I met with Craig Lamont, a PhD student who is working on a project with Murray Pittock. They are putting together an interactive historical map of Edinburgh with lots of points of interest on it and I helped Craig get this set up. We tried to get the map embedded in the University’s T4 system but unfortunately we didn’t have much success. We have since heard back from the University’s T4 people and it may be possible to embed such content using a different method. I’ll need to try this next time we meet. In the meantime I set up the map interface on Craig’s laptop and showed him how he could add new points to the map, so he will be able to add all the necessary content himself now. I also met with Scott Spurlock on Friday to discuss a project he is putting together involving Kirk records. I can’t really go into detail about this here but I’m going to be helping him to write the bid over the next few weeks.
For the Scots Thesaurus project I had a fair amount of data to format and upload. Magda had sent me some more data late last week before she went away so I added that to our databases. Two students had been working on the project over the past couple of weeks too and they had also produced some datasets which I uploaded. I met with the students and Susan on Thursday to discuss the data and to show them how it was being used in the system.
For the DSL we finally got round to going live with a number of updates, including Boolean searching and the improved search results navigation facilities. There was a scary moment on Thursday morning when the API was broken and it wasn’t possible to access any data, but Peter soon got this sorted and the new facilities are now available for all (see http://www.dsl.ac.uk/advanced-search/).

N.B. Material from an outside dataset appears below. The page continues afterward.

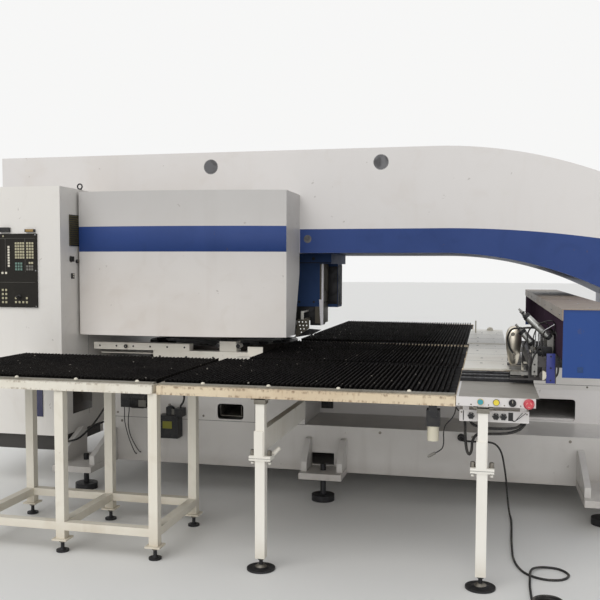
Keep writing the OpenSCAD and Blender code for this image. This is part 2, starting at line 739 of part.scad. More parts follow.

I was also involved with a few Mapping Metaphor duties this week. After working with the OE data that I had written a script to collate last week, Ellen sent me a version of the data that needed duplicate rows stripped out of. I passed this file through a script I’d written and this reduced the number of rows from 5732 down to 2864. Ellen then realised that she needed consolidated metaphor codes too (i.e. the code noted from A>B, e.g. ‘metaphor strong’ doesn’t always correspond to the code that is recorded for B>A, e.g. ‘metaphor weak’) so I passed the data through a script that generated these codes too. All in all it’s been another busy week.